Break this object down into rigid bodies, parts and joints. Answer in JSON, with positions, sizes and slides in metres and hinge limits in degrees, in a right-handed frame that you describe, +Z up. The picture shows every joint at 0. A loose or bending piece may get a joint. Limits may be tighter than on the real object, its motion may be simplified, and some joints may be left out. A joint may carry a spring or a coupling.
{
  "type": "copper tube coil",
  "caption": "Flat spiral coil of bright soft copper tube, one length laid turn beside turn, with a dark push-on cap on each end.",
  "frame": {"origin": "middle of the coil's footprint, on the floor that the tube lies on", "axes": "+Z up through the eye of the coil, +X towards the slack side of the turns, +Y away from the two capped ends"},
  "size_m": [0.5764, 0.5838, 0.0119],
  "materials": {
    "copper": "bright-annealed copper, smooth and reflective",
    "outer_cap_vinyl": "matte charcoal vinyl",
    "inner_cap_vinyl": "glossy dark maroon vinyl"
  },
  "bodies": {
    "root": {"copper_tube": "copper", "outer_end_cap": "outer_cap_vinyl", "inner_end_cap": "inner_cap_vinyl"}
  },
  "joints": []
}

◆ GOAL:
Word for word, write out all of the data above.

◆ FINISHED EXERCISE:
Break this object down into rigid bodies, parts and joints. Answer in JSON, with positions, sizes and slides in metres and hinge limits in degrees, in a right-handed frame that you describe, +Z up. The picture shows every joint at 0. A loose or bending piece may get a joint. Limits may be tighter than on the real object, its motion may be simplified, and some joints may be left out. A joint may carry a spring or a coupling.
{
  "type": "copper tube coil",
  "caption": "Flat spiral coil of bright soft copper tube, one length laid turn beside turn, with a dark push-on cap on each end.",
  "frame": {"origin": "middle of the coil's footprint, on the floor that the tube lies on", "axes": "+Z up through the eye of the coil, +X towards the slack side of the turns, +Y away from the two capped ends"},
  "size_m": [0.5764, 0.5838, 0.0119],
  "materials": {
    "copper": "bright-annealed copper, smooth and reflective",
    "outer_cap_vinyl": "matte charcoal vinyl",
    "inner_cap_vinyl": "glossy dark maroon vinyl"
  },
  "bodies": {
    "root": {"copper_tube": "copper", "outer_end_cap": "outer_cap_vinyl", "inner_end_cap": "inner_cap_vinyl"}
  },
  "joints": []
}